I modify the part that mounts against the frame so that it fits into a hole in the frame or a depression so that it fits snug and is less likely to become dislodged. It also comes with a handle that give you lots of leverage.

Treblig

dleroux
07-23-2015, 03:01 PM
Treblig,
Where did you purchase the Monte Carlo jack?

Treblig
07-23-2015, 04:34 PM
Treblig,
Where did you purchase the Monte Carlo jack?

I believe they were the same for 78 to 88. They were also used on the Grand Nationals (and maybe some other cars). I get them from ebay unless you can find one at the local pick and pull. They run from $15 up to $125 for an NOS one. I usually get one for around $15-$20 in nice shape then sand and paint and it looks brand new!! Sometimes you can get lucky (like I did once) and get a really nice one for $18, just depends on the seller.

treblig

garrilla
07-23-2015, 10:32 PM
I posted this yesterday but it disappeared so here it is again.....

I always use a Monte Carlo jack in all my hot rods (non-stock cars). It can raise a car very high, is very stable, won't try and spin/rotate when you crank on the handle (scissor jacks) and stores easily when collapsed:

4587245873

I modify the part that mounts against the frame so that it fits into a hole in the frame or a depression so that it fits snug and is less likely to become dislodged. It also comes with a handle that give you lots of leverage.

Treblig

It looks like the head on this jack doesn't pivot, so as your raising the car it seems that the frame to jack point would become less stable. What jacking points on the frame could be used safely?

TWChamp
07-23-2015, 11:50 PM
It looks like the head on this jack doesn't pivot, so as your raising the car it seems that the frame to jack point would become less stable. What jacking points on the frame could be used safely?

It looks like a good style jack, but I was wondering the same thing about the top pad?

Treblig
07-24-2015, 07:42 AM
It looks like the head on this jack doesn't pivot, so as your raising the car it seems that the frame to jack point would become less stable. What jacking points on the frame could be used safely?

It does pivot, if it didn't I wouldn't use it. I've used a few of these over the years on different hot rods (older cars). I always look under the frame and look for two things. First I look for a large hole or opening on the bottom side of the frame. If I find a large hole (like I have on some cars) I weld a stub onto the pad so that the stub fits into the hole. It can a round hole or a square hole. This way the jack becomes very stable. This jack is designed very ingeniously, as you raise the pad the jack continues to center itself under the jacking point. I love the design. I you don't find a hole you can either make a hole or (like I have done on other cars) I measure the width of the frame and weld two vertical pieces of metal on two sides of the pad so as to cradle the frame.
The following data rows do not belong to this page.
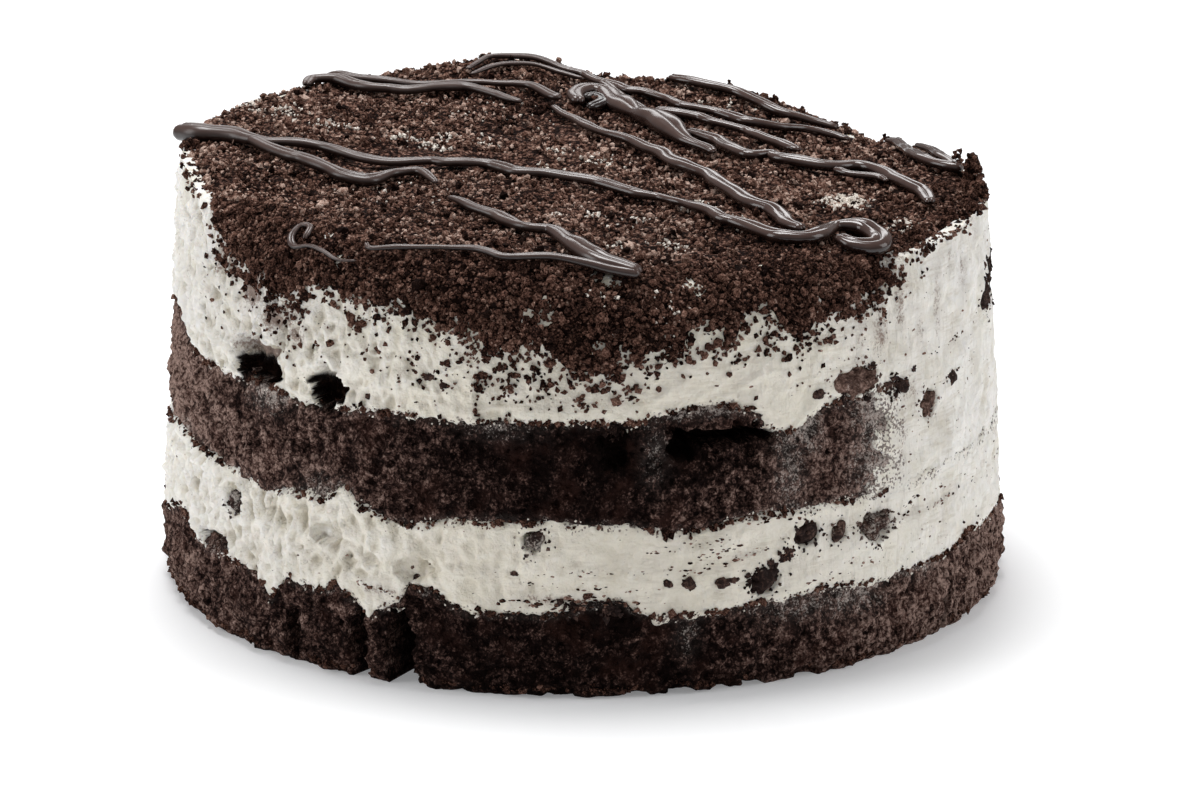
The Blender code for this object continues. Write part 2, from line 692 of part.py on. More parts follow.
def keep_largest_shell(mesh):
    """Drops loose scraps and fills sealed hollows, which are shells of their own."""
    bm = bmesh.new()
    bm.from_mesh(mesh)
    left = set(bm.verts)
    shells = []
    while left:
        shell = []
        waiting = [left.pop()]
        while waiting:
            vert = waiting.pop()
            shell.append(vert)
            for edge in vert.link_edges:
                other = edge.other_vert(vert)
                if other in left:
                    left.remove(other)
                    waiting.append(other)
        shells.append(shell)
    shells.sort(key=len)
    for shell in shells[:-1]:
        bmesh.ops.delete(bm, geom=shell, context="VERTS")
    bm.to_mesh(mesh)
    bm.free()


def make_cookies(cake, hollows):
    """Cookie pieces on the wall, each with a pocket a little larger than itself."""
    for index, (name, angle, height, width, tall, deep) in enumerate(COOKIES):
        inset = deep * (0.5 - COOKIE_PROUD) * MM
        detail = 2 if width > LARGE_COOKIE else 1
        mesh = lump(name, width * MM, tall * MM, deep * MM, index + 3.0, COOKIE_ROUGHNESS, detail)
        pocket = mesh.copy()
        grow(pocket, POCKET_CLEARANCE)
        for piece in (mesh, pocket):
            on_wall(piece, angle, height * MM, inset)
        finished(name, mesh, "cookie", cake)
        touched = ["ice_cream_lower"] if height * MM < SEAM_MID else ["ice_cream_upper", "sponge_upper"]
        for body in touched:
            cutter("pocket_" + name + "_" + body, pocket, hollows[body])


def make_hollows(hollows):
    for body, places in HOLLOWS.items():
        for index, (angle, height, width, tall, deep) in enumerate(places):
            name = "hollow_%s_%d" % (body, index)
            seed = index * 1.9 + len(body)
            mesh = lump(name, width * MM, tall * MM, deep * 2 * MM, seed, HOLLOW_ROUGHNESS, 1)
            on_wall(mesh, angle, height * MM, 0.0)
            cutter(name, mesh, hollows[body])


def main():
    for obj in list(bpy.data.objects):
        bpy.data.objects.remove(obj)
    scene = bpy.context.scene
    cake = bpy.data.collections.new("cookies_and_cream_ice_cream_cake")
    scene.collection.children.link(cake)
    makers = (make_sponge_bottom, make_ice_cream_lower, make_sponge_upper, make_ice_cream_upper)
    bodies = {body.name: body for body in (make(cake) for make in makers)}
    topping = make_crumb_topping(cake)
    fuse_onto_topping(topping, bodies["ice_cream_upper"])
    hollows = {}
    for name in bodies:
        hollows[name] = bpy.data.collections.new("cut_from_" + name)
        scene.collection.children.link(hollows[name])
    make_hollows(hollows)
    make_cookies(cake, hollows)
    for name, body in bodies.items():
        join_or_cut(body, hollows[name], "DIFFERENCE")


main()
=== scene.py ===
"""Looks of the cookies and cream ice cream cake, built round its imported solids.

Each layer is a fine mesh over the solid that it stands for, with its own relief, pits and cracks.
The crumbs, flecks and drizzle are real meshes that lie on those.
Metres, +Z up, and the front faces -Y. Angles are in degrees round the cake from the front, and grow
towards the right.
"""

import itertools
import math

import bmesh
import bpy
import numpy as np
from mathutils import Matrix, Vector, noise
from mathutils.bvhtree import BVHTree


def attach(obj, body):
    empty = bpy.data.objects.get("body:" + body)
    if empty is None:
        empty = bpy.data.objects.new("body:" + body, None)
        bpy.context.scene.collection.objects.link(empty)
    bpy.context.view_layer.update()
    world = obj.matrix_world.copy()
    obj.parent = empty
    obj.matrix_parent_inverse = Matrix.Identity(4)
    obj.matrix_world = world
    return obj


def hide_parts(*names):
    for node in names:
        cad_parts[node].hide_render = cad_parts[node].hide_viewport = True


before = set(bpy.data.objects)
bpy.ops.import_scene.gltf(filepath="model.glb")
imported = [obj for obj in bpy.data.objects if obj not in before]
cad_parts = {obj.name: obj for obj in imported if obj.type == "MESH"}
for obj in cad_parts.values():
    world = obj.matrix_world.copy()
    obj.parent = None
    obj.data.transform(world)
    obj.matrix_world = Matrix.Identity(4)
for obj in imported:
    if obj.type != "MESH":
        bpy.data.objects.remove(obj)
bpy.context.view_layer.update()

MM = 0.001

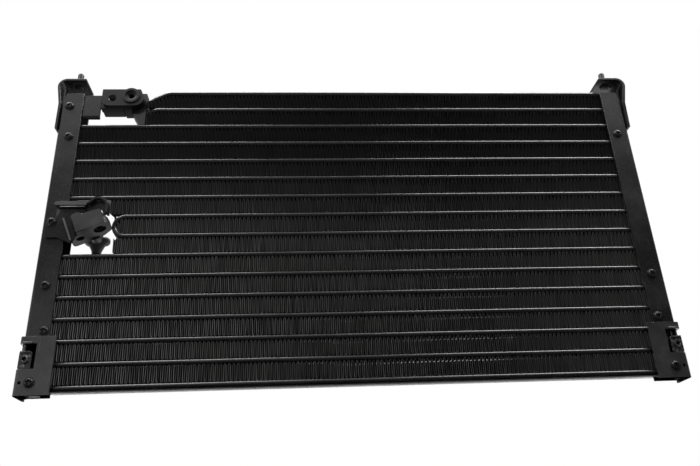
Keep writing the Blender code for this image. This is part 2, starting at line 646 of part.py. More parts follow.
def circuit_path(first):
    """The centre line of one circuit, from the inlet header to the outlet header."""
    rows = circuit_rows(first)
    entry = INLET_HEADER_FACE - TUBE_END_INSERT + CLEARANCE
    middle_depth = TUBE_DEPTH / 2
    drop = INLET_DROP if first == 1 else 0
    corners = [Vector((entry, middle_depth, run_height(first) - drop))]
    radii = []
    if drop:
        corners.append(Vector((INLET_HEADER_FACE + RAMP_START, middle_depth, run_height(first) - drop)))
        corners.append(Vector((INLET_HEADER_FACE + RAMP_END, middle_depth, run_height(first))))
        radii.extend([0.016, 0.016])
    side = 1
    for row, following in zip(rows, rows[1:]):
        if following - row == 1:
            reach = INNER_REACH
            radius = TUBE_PITCH / 2 * 0.999
            if side < 0 and row == BAY_RUN_ABOVE + 1:
                reach = -BAY_EDGE
        else:
            reach = OUTER_REACH
            radius = TUBE_BEND_RADIUS
        for level in (row, following):
            corners.append(Vector((side * reach, middle_depth, run_height(level))))
            radii.append(radius)
        side = -side
    end = -(CHANNEL_EDGE - CHANNEL_SHEET - CLEARANCE - OUTLET_HEADER_WIDTH) - TUBE_END_INSERT + CLEARANCE
    corners.append(Vector((end, middle_depth, run_height(rows[-1]))))
    return rounded_path(corners, radii, 6)


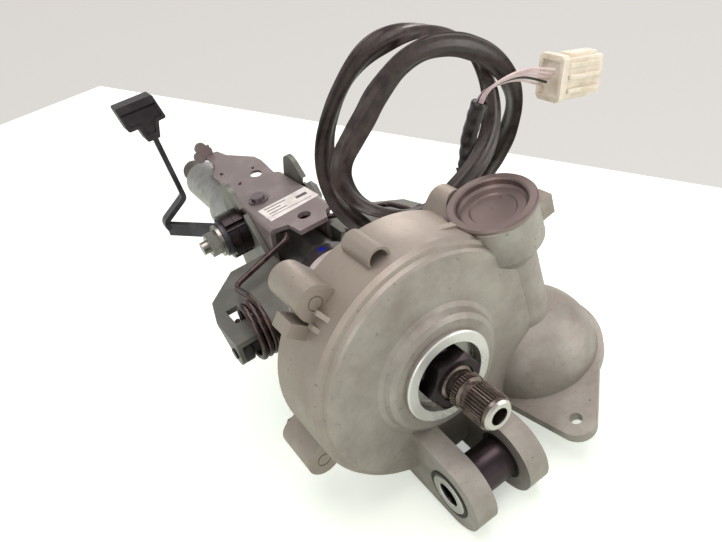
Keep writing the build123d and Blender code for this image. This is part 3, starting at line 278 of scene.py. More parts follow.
@dataclass(frozen=True)
class DieCastAluminium(Finish):
    """Die-cast aluminium, shot-blasted and then turned bright where parts seat.

    The blasted skin is a matt, slightly warm grey with handling stains, browner on the round band
    than on the faces. Its grit is about 0.2 mm, drawn at 0.8 mm so that it shows. The turned faces
    are smooth and lighter, with tool rings.

    Attributes:
        warm: Browner colour given to the round band behind the faces.
        pit: Colour of the small pits and specks.
        bright: Colour of the turned faces.
        bright_roughness: Their roughness.
        ring_radius: Radius of the turned ring round the shaft.
        ring_face: Station of the ring's face, a little behind it.
        face_end: Station where the face ends and the band starts.
        face_blend: Half the length over which the one goes into the other.
        band_least: Share of the warm colour in the band's palest places.
        tool_pitch_mm: Distance between two tool rings.
        tides: Wide, soft changes of the band's warmth.
        specks: Small dark specks.
    """

    name: str = "die_cast_aluminium"
    colour: str = "#A9A59E"
    shade: str = "#938C85"
    roughness: float = 0.46
    metallic: float = 0.7
    patches: Patches = Patches(24, 5, 0.62, 0.36, 0.68)
    dulling: float = 0.14
    grain: Patches = Patches(0.8, 2, 0.5)
    relief_mm: float = 0.09
    relief_strength: float = 0.35
    warm: str = "#A59A90"
    pit: str = "#736B63"
    bright: str = "#DEDEDA"
    bright_roughness: float = 0.24
    ring_radius: float = 0.0252
    ring_face: float = 0.0166
    face_end: float = 0.0262
    face_blend: float = 0.003
    band_least: float = 0.55
    tool_pitch_mm: float = 0.5
    tides: Patches = Patches(60, 3, 0.5, 0.4, 0.62)
    specks: Patches = Patches(2.4, 4, 0.7, 0.63, 0.72)

    def turned_faces(self, tree: bpy.types.NodeTree, radius: Socket, along: Socket) -> Socket:
        """Pattern that is 1 on the turned ring round the shaft."""
        inside = sum_of(tree, "LESS_THAN", radius, self.ring_radius)
        return sum_of(tree, "MULTIPLY", inside, sum_of(tree, "LESS_THAN", along, self.ring_face))

    def skin(self, draft: Draft, stains: Socket, along: Socket) -> Socket:
        """Colour of the blasted skin, with its stains, its warm band and its specks."""
        tree = draft.tree
        band = ramp(tree, along, self.face_end - self.face_blend, self.face_end + self.face_blend)
        warmth = blend_values(tree, draft.cut(self.tides), self.band_least, 1.0)
        colour = blend_colours(tree, stains, self.colour, self.shade)
        colour = blend_colours(tree, sum_of(tree, "MULTIPLY", band, warmth), colour, self.warm)
        return blend_colours(tree, draft.cut(self.specks), colour, self.pit)

    def build(self) -> bpy.types.Material:
        """Make the material."""
        draft = self.start()
        tree = draft.tree
        axes = draft.axes()
        rise = sum_of(tree, "SUBTRACT", axes[2], AXIS_Z)
        across = add_node(tree, "ShaderNodeCombineXYZ", {0: axes[0], 1: rise}).outputs[0]
        radius = add_node(tree, "ShaderNodeVectorMath", {0: across},
                          operation="LENGTH").outputs["Value"]
        stains = draft.cut(self.patches)
        turned = self.turned_faces(tree, radius, axes[1])
        rings_per_metre = 2 * math.pi * per_metre(self.tool_pitch_mm)
        tool = sum_of(tree, "SINE", sum_of(tree, "MULTIPLY", radius, rings_per_metre))
        rough = blend_values(tree, turned, self.roughness, self.bright_roughness)
        skin = self.skin(draft, stains, axes[1])
        draft.feed("Base Color", blend_colours(tree, turned, skin, self.bright))
        draft.feed("Roughness", sum_of(tree, "MULTIPLY_ADD", stains, self.dulling, rough))
        self.roughen(draft, blend_values(tree, turned, draft.bare(self.grain), tool))
        return draft.material


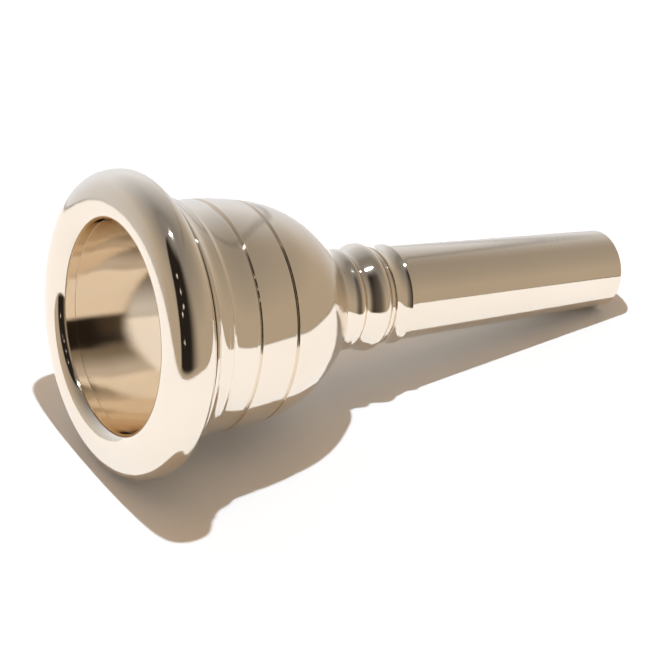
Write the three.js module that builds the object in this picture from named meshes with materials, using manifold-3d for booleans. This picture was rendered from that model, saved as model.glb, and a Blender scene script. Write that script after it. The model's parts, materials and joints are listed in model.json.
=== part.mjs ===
// A modular tuba mouthpiece, turned in brass and silver plated.
// Three turned parts share one axis: a screw-on rim, the cup, and the shank with its throat and
// backbore. A rubber O-ring sits in each of the two screw joints.
//
// Lengths are in millimetres. In a section, u runs along the axis from the crest of the rim to the
// tip of the shank, and r is the radius. The finished part lies on its side, as it would on a table:
// the widest line of the rim and the tip of the shank both touch z = 0.

import * as THREE from 'three';
import { mergeVertices } from 'three/addons/utils/BufferGeometryUtils.js';
import Module from 'manifold-3d';

// Driving dimensions
const SEGMENTS = 64;          // flats around each turned surface
const RIM_RADIUS = 24.0;      // widest line of the rim
const RIM_WIDEST_U = 4.2;
const BITE_RADIUS = 16.5;     // inner edge of the rim
const COLLAR_RADIUS = 21.1;   // ring on the cup, behind the rim
const BARREL_RADIUS = 18.45;  // outside of the cup
const TIP_RADIUS = 6.7;
const LENGTH = 98.0;
const SHANK_START_U = 52.3;
const SHANK_START_RADIUS = 7.9;
const BEAD_RADIUS = 8.75;
const THROAT_RADIUS = 4.15;
const BACKBORE_RADIUS = 5.6;  // at the tip

// Faces that meet in the two screw joints
const RIM_BACK_U = 7.5;
const SPIGOT_FRONT_U = 3.3;
const SHOULDER_U = 7.8;
const CUP_BACK_U = 38.4;
const NECK_FRONT_U = 38.7;
const TENON_FRONT_U = 31.6;

// Threads: both right-handed, with the same pitch and the same tooth
const PITCH = 1.25;
const TOOTH_HEIGHT = 0.6;
const TOOTH_ROOT = 0.7;       // width along the axis at the root
const TOOTH_CREST = 0.3;
const THREAD_GAP = 0.14;      // clearance all around the tooth
const TOOTH_STEPS = 32;       // straight runs in one turn of a tooth
const RIM_THREAD = { root: 18.6, start: 3.75, turns: 2.1 };
const NECK_THREAD = { root: 5.35, start: 32.1, turns: 3.4 };
const CUTTER = { gap: THREAD_GAP, before: 0.15, after: 0.8 };

// O-rings
const RIM_O_RING = { u: 6.93, radius: 19.95, section: 0.5 };
const NECK_O_RING = { u: 37.75, radius: 6.3, section: 0.5 };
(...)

It becomes virtually impossible for the jack to become dislodged if it cradles the frame or is stuck in a hole.
The other really good feature of this jack is that the handle gives you plenty of leverage and lifts the car fairly easy. Scissor jack handles give you very little leverage and besides, scissor jacks tend to rotate and move all over the place when you first start to raise it because you have to rotate the handle. The MC jack allows you to raise the car by moving the jack handle up and down which keeps the jack stable.
Treblig

bezhawk
07-24-2015, 08:14 AM
The Monte Carlo jack works very similar to the 58 Packard Hawk jack!

Treblig
08-01-2015, 05:08 PM
THAT'S WHAT I'M TALKING ABOUT!!!461214612246123


It looks a little beat up but it's actually in very nice condition (very little wear on the gear teeth). I went to a swap meet last weekend and found this guy trying to sell this jack. He had it marked "$10". I offered him $5 but he wouldn't take it. On the last day of the swap meet late in the afternoon, as everyone was packing up, I saw him packing his stuff and saw the jack again. I offered him $5 bucks and he accepted my offer. After I'm done sanding and painting it should look pretty much brand new!! It didn't come with a handle but since I have 3 or 4 handles at home on the shelf I didn't care. I'll check the Stude frame and look for a large hole or a good place to make sure the jack "locks in" somewhere so it can't slip off the frame. If you look at the pad (where it touches the car frame) you'll see a round protrusion sticking up in the center. This protrusion would normally fit into a hole in the Monte Carlo frame making the jack very stable. I'll design the same kind of feature for the Stude frame.
This will go in the Silver Hawk to make it easy (and safe) for my daughter to get her flat tires changed. I'll also pack a lug nut cross in there to make it easier to break the lug nuts loose.

treblig

TWChamp
08-01-2015, 06:22 PM
Treblig, even if you just found a small hole in the frame, you could bolt a metal cap to it and use that as a jack pocket.

Treblig
08-01-2015, 06:45 PM
Treblig, even if you just found a small hole in the frame, you could bolt a metal cap to it and use that as a jack pocket.

You know....I hadn't thought of that method!! That would make it easier, just get some very short sections of pipe (that will fit over the jack boss) and weld them onto the frame in the four strategic spots (front and rear). I'd say a 3/16 tall section of pipe would be all that's required. Weld them in place and they'll be there forever!!
And for those who don't weld you could use the bolt on method using any small hole found on the bottom of the frame.